Re: [PATCH] khugepaged: Optimize __collapse_huge_page_copy_succeeded() for large folios by PTE batching

From: David Hildenbrand
Date: Wed Jun 18 2025 - 13:23:47 EST


On 18.06.25 19:10, Lorenzo Stoakes wrote:
On Wed, Jun 18, 2025 at 06:14:22PM +0200, David Hildenbrand wrote:
On 18.06.25 12:26, Dev Jain wrote:
+
/*
* ptl mostly unnecessary, but preempt has to
* be disabled to update the per-cpu stats
* inside folio_remove_rmap_pte().
*/
spin_lock(ptl);

Existing code: The PTL locking should just be moved outside of the loop.

Do we really want to hold the PTL for the duration of the loop? Are we sure
it's safe to do so? Are there any locks taken in other functions that might
sleep that'd mean holding a spinlock would be a problem?

It's a very weird thing to not hold the PTL while walking page tables, and then only grabbing it for clearing entries just to make selected functions happy ...

I mostly spotted the release_pte_folio(), which I think should be fine with a spinlock held. I missed the free_folio_and_swap_cache(), not sure if that is problematic.

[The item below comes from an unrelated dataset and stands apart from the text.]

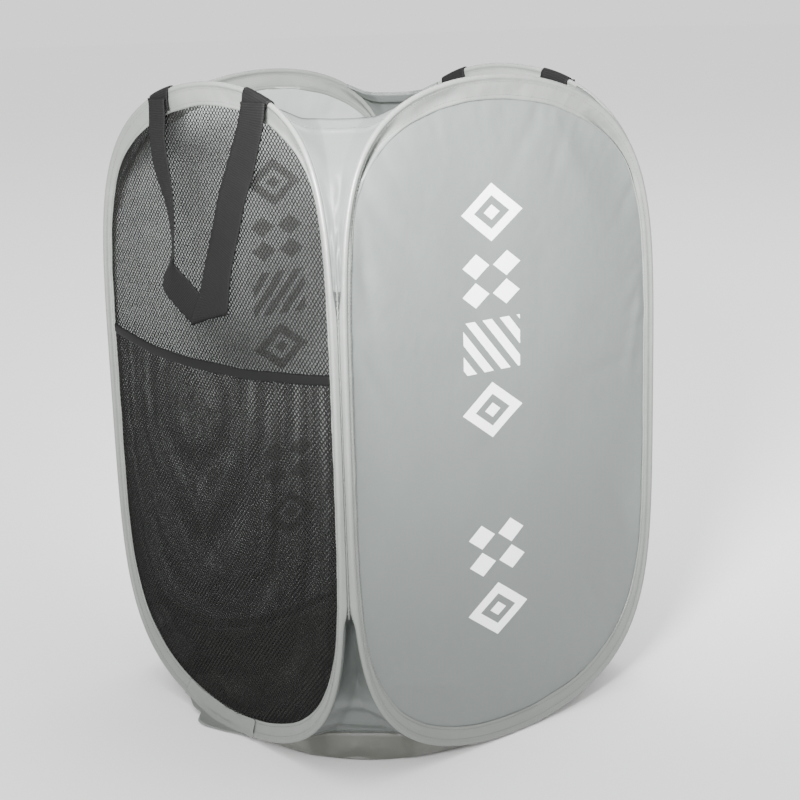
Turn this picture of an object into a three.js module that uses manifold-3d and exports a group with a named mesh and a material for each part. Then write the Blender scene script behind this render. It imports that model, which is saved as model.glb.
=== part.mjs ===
// A pop up laundry hamper: four spring wire hoops in cloth bindings make the four walls of an
// open square basket. One wall is netting with a net pocket, three are cloth, and cloth
// gussets close the corners above and below the stitched corner seams. Millimetres, +Z up,
// origin under the middle of the base. The netted wall faces -Y.
import * as THREE from "three";
import { TessellateModifier } from "three/addons/modifiers/TessellateModifier.js";
import { mergeVertices } from "three/addons/utils/BufferGeometryUtils.js";
import Module from "manifold-3d";

const wasm = await Module();
wasm.setup();

// Overall layout
const seamSpacing = 370; // between neighbouring corner seams, which are the fold lines
const hoopHeight = 600;
const sideFlatShare = 0.11; // straightens the hoop's sides
const crownShare = 0.026; // rounds the hoop's top and bottom
const crownLean = 20; // of a hoop's top, sideways towards the front right or back left corner
const leanPower = 4; // of the height above the hoop's middle, that the lean grows with
const hoopSteps = 48;
const fit = 0.3; // gap kept between touching pieces

// Spring wire and the crimped ferrule that joins its ends
const wireRadius = 0.95;
const wireSides = 5;
const ferruleRadius = 1.6;
const ferruleLength = 24;
const ferruleSides = 8;
const ferruleStation = 1; // step of the hoop, counted from its lowest point
const boreOverrun = 2;

// Cloth binding folded over the wire
const tunnelRadius = 2.2;
const bindingCloth = 0.6;
const bindingDepth = 18; // from the wire's centre to the binding's free edge
const foldFacets = 5;
const foldLineGap = 0.22; // from a hoop's binding to the fold line beside it

// Cloth and net panels
const panelCloth = 0.5;
const sewnEdge = 2.6; // from the wire's centre to the panel's hidden edge
const netBar = 3.4;
const netPitchAcross = 36;
const netPitchUp = 52;
const leastOpeningShare = 0.3; // of a whole opening, for one cut by the net's edge
const netMargin = 1.5; // solid net left beside the binding

// Pocket on the netted wall
const pocketHeight = 366; // of its mouth at the sides
const pocketSag = 9; // of its mouth in the middle
const pocketSlack = 18; // that its mouth stands off the wall
const pocketSeam = 5; // that its edge laps over the binding
const pocketMargin = 12;
const mouthSteps = 16;
const longestNetEdge = 32; // that still follows the pocket's bulge
const netEdgeHalvings = 8;
const tapeWidth = 9;
const tapeCloth = 0.6;

// Corner seams and gussets
const seamRadius = 1.4;
const seamSides = 8;
const seamLow = 160;
const seamTopDrop = 160; // of the seams' tops, below the hoops' tops
const gussetCloth = 0.8;
const gussetColumns = 4;
const hemDrop = 28; // of the gussets' hem, below the hoops' tops
const hemWidth = 9;
const hemCloth = 1.6;
const upperSagShare = 0.05; // of the gusset's width at that height

// Base pouch
const baseHeight = 28;
const baseCloth = 1.2;
const floorInset = 5; // of the floor's middle, in from the rim's
const floorRoundness = 2.6; // power of the rounded square
const rimRoundness = 8;
const rimCornerShare = 1.45; // of the rim's half width: how far out its cut corners lie
const baseSteps = 40;

// Webbing handles
const webbingWidth = 36;
const webbingThickness = 1.2;
const tabSpacing = 150;
const tabDepth = 16; // sewn length down each side of the rim
const tabThickness = 1;
const handleDrop = 190; // from the hinge line to the loop's lowest middle point
const hingeBelowRim = 4;
const legShare = 0.42; // of the drop, where the legs start to draw in
const bendShare = 0.64; // of the half spacing, where they meet the bottom bend
const handleSteps = 22;

// Materials
const cloth = { color: 0xbfc4c0, roughness: 0.62, metalness: 0 };
const netting = { color: 0x1d1d1f, roughness: 0.8, metalness: 0 };
const webbing = { color: 0x121214, roughness: 0.75, metalness: 0 };
const springSteel = { color: 0x8d9094, roughness: 0.35, metalness: 1 };
const crimpSteel = { color: 0xa9abad, roughness: 0.45, metalness: 1 };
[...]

Interestingly, release_pte_folio() does a

a) node_stat_mod_folio
b) folio_unlock
c) folio_putback_lru

... and folio_putback_lru() is documented to "lru_lock must not be held, interrupts must be enabled". Hmmmm. I suspect that doc is wrong.

So yeah, maybe better keep that weird looking locking like it is :)

--
Cheers,

David / dhildenb